Gallegos races back to the execution and tells them all they must wait for the magic—he desperately tosses the dust over all their heads: “It is for love! Magic! It’s for love!” But they laugh at him, and as he begs on his knees, he hears the agonizing sound of the gallows trap door bang open. But from the reactions of the onlookers we know something has not gone as expected. We cut to the rope on the platform and see that it has snapped, and we tilt down to see Luis on the ground below, alive. Everyone murmurs their befuddlement. “But it was a new rope, “ says Sykes, “Five strand hemp. Nobody could’ve broken it. It couldn’t have gotten broken!”

Sheriff Koch looks to the girl’s parents, the Canfields, and asks them how to proceed. The Gallegos father pleads to the surly crowd calling to continue. Koch dictates that there are only two people who have the right to say, but you get the feeling he has an instinct about how the Canfields will vote. Sure enough, Mrs. Canfield after some processing turns almost reflexively to her husband saying, “No more today John. No more.” He offers up, “He killed our child” which is not really a rebuttal when you think about it, and she summarizes it this way, “And part of himself while doing it. And he’s suffered enough.” Mr. Canfield surmises that the “hand of providence” must have had something to do with it. “One victim is enough,” he tells one of the mob members.
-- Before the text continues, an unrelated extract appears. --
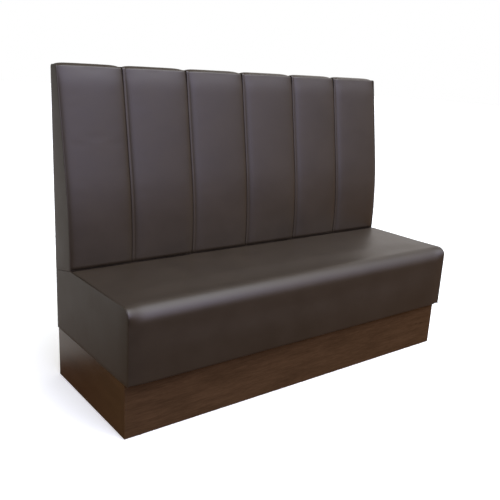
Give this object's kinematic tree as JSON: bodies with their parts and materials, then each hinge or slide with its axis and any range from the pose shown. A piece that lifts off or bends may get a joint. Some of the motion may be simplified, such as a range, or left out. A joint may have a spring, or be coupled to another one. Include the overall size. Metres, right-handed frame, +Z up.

Gallegos weeps with joy as he escorts his son away, and only Sykes is left at the scene. He walks over to the rope and picks it up, looking at it as he tries to make sense of it all. Many creative writing teachers will tell their students, that their protagonist should undergo a change. So who is this story’s protagonist? The next moment may give us the very unexpected answer. Sykes tosses the rope aside and starts fidgeting with the gold coins he had taken from Gallegos. Just then, a trio of the most heart-melting beautiful little local ragamuffin children stand before him. Kudos to the casting director, and the hair and make-up department. Sykes looks down at them and then drops the coins at their feet. I like how he tells them not with warmth but with surliness, “Go ahead. Take them They’re yours!” His tone was spot on. Softening him would have been too corny. As he walks away he continues puzzling it over until finally an admittance, “It must be magic. That’s what she is, Magic!” and he exits laughing giddily. So there it is, as despicable and hateful our feelings for Sykes had been, it turns out he is the one who undergoes a change; will the transformation take hold? We don’t know, but for now perhaps we can forgive him, which is the lesson of the episode after all. The power of forgiveness.